Michael Cohen arrives at his Manhattan apartment after being released from federal prison in New York, May 21, 2020. (Mike Segar/Reuters)

Michael Cohen will be released to home confinement after a federal judge ruled Thursday that the government had returned the president’s former personal attorney to prison earlier this month in retaliation for his plans to write a tell-all memoir about Trump.

“The purpose of transferring Mr. Cohen from furlough and home confinement to jail is retaliatory, and it’s retaliatory because of his desire to exercise his first amendment rights to publish a book and discuss anything about the book or anything else he wants on social media and others,” Judge Alvin Hellerstein ruled during a telephonic hearing.

The judge referenced the first clause in Cohen’s probation agreement proposed by the government, which would limit his ability to make public pronouncements, saying ““I’ve never seen such a clause, in 21 years of being a judge.”

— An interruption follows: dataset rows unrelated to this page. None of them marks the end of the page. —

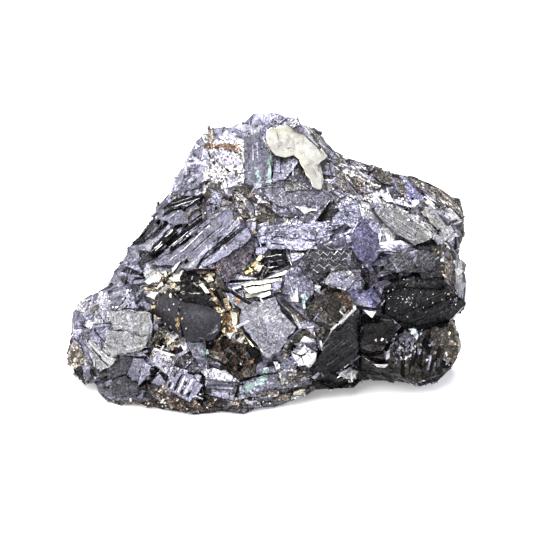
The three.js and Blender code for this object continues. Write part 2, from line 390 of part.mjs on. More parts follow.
// an outline spread evenly about its middle, so that neighbours meet
function spread(outline) {
  const [across, up] = middleOf(outline);
  const reaches = outline.map(([a, u]) => Math.hypot(a - across, u - up));
  const scale = 1 + (OVERLAP * outline.length) / reaches.reduce((sum, reach) => sum + reach, 0);
  return outline.map(([a, u]) => [across + (a - across) * scale, up + (u - up) * scale]);
}

// one crystal face of the show side, with square sides rooted in the core
function cleavageBlock(stand, leanAcross, leanUp, outline) {
  const [across, up] = middleOf(outline);
  const slope = slopeAt(FRONT, across, up);
  const slopeAcross = slope[0] + leanAcross;
  const slopeUp = slope[1] + leanUp;
  const right = new THREE.Vector3(1, 0, slopeAcross).normalize();
  const face = new THREE.Vector3(-slopeAcross, -slopeUp, 1).normalize();
  const rise = new THREE.Vector3().crossVectors(face, right);
  const place = new THREE.Vector3(across, up, depthAt(FRONT, across, up) + stand - SET_IN);
  const flat = spread(outline).map(([a, u]) => {
    const arm = new THREE.Vector3(a - across, u - up, slopeAcross * (a - across) + slopeUp * (u - up));
    return [arm.dot(right), arm.dot(rise)];
  });
  const geometry = prism(flat, BLOCK_THICKNESS);
  geometry.translate(0, 0, -BLOCK_THICKNESS);
  geometry.applyMatrix4(new THREE.Matrix4().makeBasis(right, rise, face).setPosition(place));
  return solid(geometry);
}

function ledgeSlabs({ start, run, step, fill, lifts, lean }) {
  return lifts.map((lift, i) => {
    const near = [start[0] + step[0] * i, start[1] + step[1] * i];
    const far = [near[0] + run[0], near[1] + run[1]];
    const side = [step[0] * fill, step[1] * fill];
    const outline = [near, far, [far[0] + side[0], far[1] + side[1]], [near[0] + side[0], near[1] + side[1]]];
    return cleavageBlock(lift, lean[0], lean[1], outline);
  });
}

function pocketCut(depth, outline) {
  const geometry = prism(outline, CUT_HEIGHT);
  geometry.translate(0, 0, depthAt(FRONT, ...middleOf(outline)) - depth);
  return solid(geometry);
}

function crackCuts(depth, width, points) {
  return points.slice(1).map((end, i) => {
    const start = points[i];
    const [across, up] = middleOf([start, end]);
    const length = Math.hypot(end[0] - start[0], end[1] - start[1]);
    const geometry = new THREE.BoxGeometry(length + width / 2, width, CUT_HEIGHT);
    geometry.rotateZ(Math.atan2(end[1] - start[1], end[0] - start[0]));
    geometry.translate(across, up, depthAt(FRONT, across, up) - depth + CUT_HEIGHT / 2);
    return solid(geometry);
  });
}

// a cleavage cube breaking the surface of the back or of a side
function backBox(i) {
  const turn = i * GOLDEN_ANGLE;
  const share = BACK_SPREAD * Math.sqrt((i + 0.5) / BACK_BOXES);
  const reach = rimBeyond(CENTRE[0] + Math.cos(turn), CENTRE[1] + Math.sin(turn));
  const across = CENTRE[0] + (Math.cos(turn) * share) / reach.share;
  const up = CENTRE[1] + (Math.sin(turn) * share) / reach.share;
  const [slopeAcross, slopeUp] = slopeAt(BACK, across, up);
  const outward = new THREE.Vector3(slopeAcross, slopeUp, -1).normalize();
  const sizes = [0, 1, 2].map(() => THREE.MathUtils.lerp(...BACK_BOX_SIZE, chance()));
  const geometry = new THREE.BoxGeometry(...sizes);
  geometry.rotateX(GRAIN_TURNS[i % GRAIN_TURNS.length][0]);
  geometry.rotateY(GRAIN_TURNS[i % GRAIN_TURNS.length][1]);
  geometry.rotateZ(GRAIN_TURNS[i % GRAIN_TURNS.length][2]);
  const buried = Math.min(...sizes) * THREE.MathUtils.lerp(...BACK_BOX_BURIED, chance());
  const place = new THREE.Vector3(across, up, depthAt(BACK, across, up)).addScaledVector(outward, -buried);
  geometry.translate(place.x, place.y, place.z);
  return solid(geometry);
}

// ---------------------------------------------------------------- the lump, laid out and then stood up
const layoutToStand = new THREE.Matrix4()
  .makeRotationX(Math.PI / 2 - SHOW_TILT)
  .multiply(new THREE.Matrix4().makeTranslation(0, -FLOOR_AT, 0));

function buildLump() {
  let lump = core();
  for (let i = 0; i < BACK_BOXES; i += 1) lump = lump.add(backBox(i));
  const rimOutline = RIM.map(([across, up]) => [across, up]);
  const rimPrism = prism(rimOutline, 2 * CUT_HEIGHT);
  rimPrism.translate(0, 0, -CUT_HEIGHT);
  for (const block of BLOCKS) lump = lump.add(cleavageBlock(...block));
  for (const row of LEDGES) {
    for (const slab of ledgeSlabs(row)) lump = lump.add(slab);
  }
  for (const [depth, outline] of POCKETS) lump = lump.subtract(pocketCut(depth, outline));
  for (const [depth, width, points] of CRACKS) {
    for (const cut of crackCuts(depth, width, points)) lump = lump.subtract(cut);
  }
  lump = lump.intersect(solid(rimPrism));

  // everything under the rest plane goes, so the lump stands on one flat face
  const aboveFloor = new THREE.BoxGeometry(FLOOR_SIZE, FLOOR_SIZE, FLOOR_SIZE);
  aboveFloor.translate(0, 0, FLOOR_SIZE / 2);
  aboveFloor.applyMatrix4(layoutToStand.clone().invert());
  return lump.intersect(solid(aboveFloor));
}

// the lump is solid right through, so only its outer skin is kept, without the pores left between crystals
function outerSkin({ vertProperties, triVerts }) {
  const owner = Array.from({ length: vertProperties.length / 3 }, (_, i) => i);
  const ownerOf = (vertex) => {
    let top = vertex;
    while (owner[top] !== top) top = owner[top];
    owner[vertex] = top;
    return top;
  };
  for (let i = 0; i < triVerts.length; i += 3) {
    const top = ownerOf(triVerts[i]);
    owner[ownerOf(triVerts[i + 1])] = top;
    owner[ownerOf(triVerts[i + 2])] = top;
  }
  const skins = new Map();
  for (let i = 0; i < triVerts.length; i += 3) {
    const top = ownerOf(triVerts[i]);
    if (!skins.has(top)) skins.set(top, []);
    skins.get(top).push(triVerts[i], triVerts[i + 1], triVerts[i + 2]);
  }
  const largest = [...skins.values()].reduce((a, b) => (b.length > a.length ? b : a));
  const geometry = new THREE.BufferGeometry();
  geometry.setAttribute("position", new THREE.BufferAttribute(vertProperties, 3));
  geometry.setIndex(largest);
  geometry.computeBoundingBox();
  return geometry.toNonIndexed();
}

const geometry = outerSkin(buildLump().getMesh());
geometry.applyMatrix4(layoutToStand);
geometry.computeBoundingBox();
const { min, max } = geometry.boundingBox;
geometry.translate(-(min.x + max.x) / 2, -(min.y + max.y) / 2, -min.z);

const material = new THREE.MeshStandardMaterial({ color: 0x5f5e68, roughness: 0.4, metalness: 0.85 });
const galena = new THREE.Mesh(geometry, material);
galena.name = "galena";

const group = new THREE.Group();
group.add(galena);
export default group;
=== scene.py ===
import math

import bmesh
import bpy
import numpy as np
from mathutils import Matrix, Vector
from mathutils.bvhtree import BVHTree


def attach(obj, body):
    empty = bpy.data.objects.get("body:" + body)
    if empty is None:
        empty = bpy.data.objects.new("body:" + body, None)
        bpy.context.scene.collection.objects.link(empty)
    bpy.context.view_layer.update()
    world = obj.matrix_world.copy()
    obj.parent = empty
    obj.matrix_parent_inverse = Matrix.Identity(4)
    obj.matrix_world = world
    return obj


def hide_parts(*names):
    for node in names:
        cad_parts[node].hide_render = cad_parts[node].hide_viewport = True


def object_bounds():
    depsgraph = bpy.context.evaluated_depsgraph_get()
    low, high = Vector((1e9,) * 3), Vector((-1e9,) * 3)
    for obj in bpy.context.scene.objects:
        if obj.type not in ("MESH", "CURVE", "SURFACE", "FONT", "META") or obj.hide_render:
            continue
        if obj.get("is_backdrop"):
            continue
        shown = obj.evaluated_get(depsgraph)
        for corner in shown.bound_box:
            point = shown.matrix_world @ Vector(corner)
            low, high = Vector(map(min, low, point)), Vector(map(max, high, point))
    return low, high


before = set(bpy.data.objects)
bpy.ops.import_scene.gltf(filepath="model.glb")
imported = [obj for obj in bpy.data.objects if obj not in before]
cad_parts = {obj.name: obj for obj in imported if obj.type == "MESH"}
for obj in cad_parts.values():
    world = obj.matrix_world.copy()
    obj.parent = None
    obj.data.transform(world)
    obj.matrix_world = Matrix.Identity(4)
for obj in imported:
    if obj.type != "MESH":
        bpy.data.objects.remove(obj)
cad_low, cad_high = (Vector(corner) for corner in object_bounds())

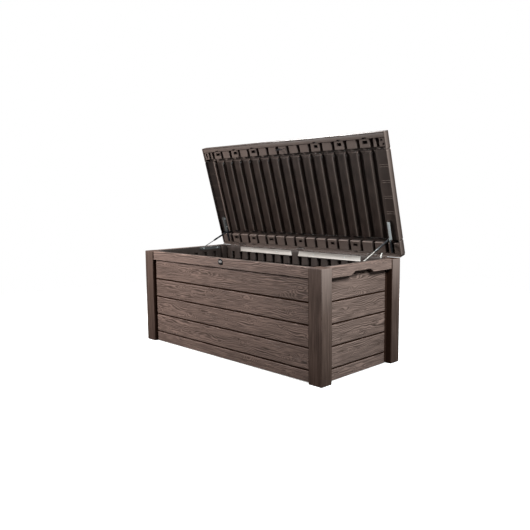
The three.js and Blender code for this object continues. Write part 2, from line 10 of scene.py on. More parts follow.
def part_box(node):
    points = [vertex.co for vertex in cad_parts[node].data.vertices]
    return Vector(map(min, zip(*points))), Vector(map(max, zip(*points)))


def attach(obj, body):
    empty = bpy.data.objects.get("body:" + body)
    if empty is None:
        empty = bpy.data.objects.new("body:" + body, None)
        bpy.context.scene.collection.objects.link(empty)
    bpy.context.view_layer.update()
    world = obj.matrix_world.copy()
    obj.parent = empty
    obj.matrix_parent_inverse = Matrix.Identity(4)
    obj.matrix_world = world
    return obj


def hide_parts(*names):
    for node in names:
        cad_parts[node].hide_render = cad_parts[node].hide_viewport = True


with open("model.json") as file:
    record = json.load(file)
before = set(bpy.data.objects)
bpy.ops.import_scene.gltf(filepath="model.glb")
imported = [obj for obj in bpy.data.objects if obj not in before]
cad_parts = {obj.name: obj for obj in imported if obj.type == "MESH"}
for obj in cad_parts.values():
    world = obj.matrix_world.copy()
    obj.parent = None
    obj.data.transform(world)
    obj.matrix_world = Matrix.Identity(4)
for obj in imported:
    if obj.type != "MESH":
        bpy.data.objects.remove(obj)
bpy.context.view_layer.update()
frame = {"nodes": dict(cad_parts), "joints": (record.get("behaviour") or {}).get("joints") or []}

# ---- sizes ----
JOINTS = {joint["name"]: joint for joint in frame["joints"]}
HINGE = Vector(JOINTS["lid_hinge"]["pos_m"])
LID_OPEN = math.radians(JOINTS["lid_hinge"]["range_deg"][1])
LOCK_AXIS = Vector(JOINTS["lock_turn"]["pos_m"])

RIM_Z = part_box("front_wall")[1][2]
FOOT_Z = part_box("front_wall")[0][2]
RAIL_Z = 0.545
INNER_RAIL_Z = 0.562
GROOVE_Z = [0.067 + 0.1175 * i for i in range(4)]

# Distances from the middle of the box to the lining's ridges, the lining's valleys, the planks and the rail.
LONG = {
    "half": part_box("front_wall")[1][0], "inner": -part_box("front_wall")[1][1], "valley": 0.322,
    "plank": 0.329, "rail": -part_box("front_wall")[0][1], "pitch": 0.0815, "slot": 0.014,
}
END = {
    "half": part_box("side_wall_right")[1][1], "inner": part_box("side_wall_right")[0][0], "valley": 0.733,
    "plank": 0.740, "rail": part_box("side_wall_right")[1][0], "pitch": 0.084, "slot": 0.022,
}
# The hand hold: half widths at its foot and top, height, and where the skin starts and stops lifting.
NOTCH = {"base": 0.098, "top": 0.068, "height": 0.018, "from": 0.528, "to": 0.595}
# The opening in the front lining for the lid's catch, and the (y, z) section of the web behind it.
CATCH = {"half": 0.0242, "foot": 0.556, "back": 0.3236}
CATCH_WEB = ((-0.3055, 0.562), (-0.3055, 0.5995), (-0.3006, 0.5995), (-0.3006, 0.562))
# Depths behind the planks' face: beside a post, under the rail, in the hand hold, the lowest, and the back.
SUNK = {"slot": 0.0040, "under_rail": 0.003, "pocket": 0.0045, "lowest": 0.0043, "back": 0.0046}

# The lid, in its own closed coordinates from the hinge axis.
LID_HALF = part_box("lid_front_beam")[1][0]
LID_FRONT = -0.714
LID_REAR = 0.001
LID_TOP = 0.037
LID_SKIRT = -0.005
LID_FLOOR = 0.031
FRONT_JOINT = -0.61615
REAR_JOINT = -0.09465
FASCIA_LOW = -0.019
FASCIA_OVER_POST = -0.012
BAND_Z = 0.011
RIB_FROM = -0.215
PANEL_HALF = 0.690
SEAM = 0.00015
PAD_PITCH = 0.090
PAD_HALF = 0.034
PAD_Z = 0.005
RIB_Z = 0.008
FRONT_PADS = (-0.682, -0.632)
REAR_PADS = (-0.076, -0.014)
HOLED_FRONT = (-7, -5, -3, 3, 5, 7)
HOLED_REAR = (-7, -5, -3, 0, 3, 5)
HINGES_X = (-0.570, 0.0, 0.570)
HINGE_LUG = {"half": 0.020, "clear": 0.0204, "pin_half": 0.038, "barrel": 0.008, "pin": 0.004}
POST_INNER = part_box("post_back_right")[0][0] - 0.001
STRUT = {
    "tube": 0.150, "in_tube": 0.026, "rod_radius": 0.003, "tube_radius": 0.006, "lid_end": (-0.099, 0.003),
}
LEG_FROM = -0.088

# The depth of the wood grain.
RELIEF = 0.0011
# Edge tones paint light and shade into the colour: 1 is a full painted highlight and -1 full painted shade.
# The value below is the painted shade in gaps and recesses.
PAINTED_SHADE = -0.95


# ---- noise and wood grain ----
def lattice(i, j, seed):
    mask = 0xFFFFFFFF
    value = (i * 374761393 + j * 668265263 + seed * 974634777) & mask
    value = ((value ^ (value >> 13)) * 1274126177) & mask
    return ((value ^ (value >> 16)) & 0xFFFF) / 65535.0


def noise(x, y, seed):
    """Smooth noise from 0 to 1 over a unit lattice."""
    i = np.floor(x).astype(np.int64)
    j = np.floor(y).astype(np.int64)
    s = x - i
    t = y - j
    s = s * s * (3 - 2 * s)
    t = t * t * (3 - 2 * t)
    low = lattice(i, j, seed) * (1 - s) + lattice(i + 1, j, seed) * s
    high = lattice(i, j + 1, seed) * (1 - s) + lattice(i + 1, j + 1, seed) * s
    return low * (1 - t) + high * t


def wood(along, across, plank, seed):
    """Grain relief from 0 to 1: level lines of a stretched swell, which close into loops round its peaks."""
    shifted = along + plank * 0.37
    swell = noise(shifted / 0.19, across / 0.050 + plank * 5.3, seed)
    knot = noise(shifted / 0.11, across / 0.030 + plank * 2.7, seed + 5)
    sway = noise(shifted / 0.035, across / 0.012, seed + 1)
    rings = across / 0.0080 + 4.6 * swell + 5.5 * np.maximum(knot - 0.60, 0) / 0.40 + 0.5 * sway
    ring = 0.5 + 0.5 * np.sin(2 * math.pi * rings)
    streak = noise(shifted / 0.060, across / 0.0024, seed + 2)
    strength = 0.45 + 0.5 * noise(shifted / 0.12, across / 0.02, seed + 3)
    return np.clip(0.5 + (ring ** 1.6 - 0.38) * strength + 0.7 * (streak - 0.5), 0, 1)


# ---- mesh parts ----
def lines(ranges, *edges):
    """Sorted grid lines: each range is (from, to, step), and each edge is one more line."""
    values = [np.asarray(edges, float)]
    for start, stop, step in ranges:
        values.append(np.linspace(start, stop, max(2, int(round((stop - start) / step)) + 1)))
    merged = np.unique(np.round(np.concatenate(values), 6))
    low, high = ranges[0][0], ranges[-1][1]
    inside = merged[(merged >= low - 1e-6) & (merged <= high + 1e-6)]
    keep = np.concatenate([[True], np.diff(inside) > 0.00019])
    return inside[keep]


def outward(part):
    """Turns a closed part's faces so that they point out."""
    co = part["co"]
    volume = 0.0
    quads = part["quads"]
    for a, b, c in ((0, 1, 2), (0, 2, 3)):
        volume += np.einsum("ij,ij->", co[quads[:, a]], np.cross(co[quads[:, b]], co[quads[:, c]]))
    for ngon in part["ngons"]:
        first = np.broadcast_to(co[ngon[0]], (len(ngon) - 2, 3))
        volume += np.einsum("ij,ij->", first, np.cross(co[ngon[1:-1]], co[ngon[2:]]))
    if volume < 0:
        part["quads"] = quads[:, ::-1]
        part["ngons"] = [ngon[::-1] for ngon in part["ngons"]]
    return part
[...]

Cohen, 53, was released on home arrest in May after having been sentenced to three years in federal prison in 2018 after pleading guilty to numerous counts of tax fraud, bank fraud and campaign finance violations. He was remanded on July 9 and has been held in solitary confinement at federal prison in Otisville, New York ever since. He later sued Attorney General William Barr, claiming he was being punished for his desire to publish a book about President Trump.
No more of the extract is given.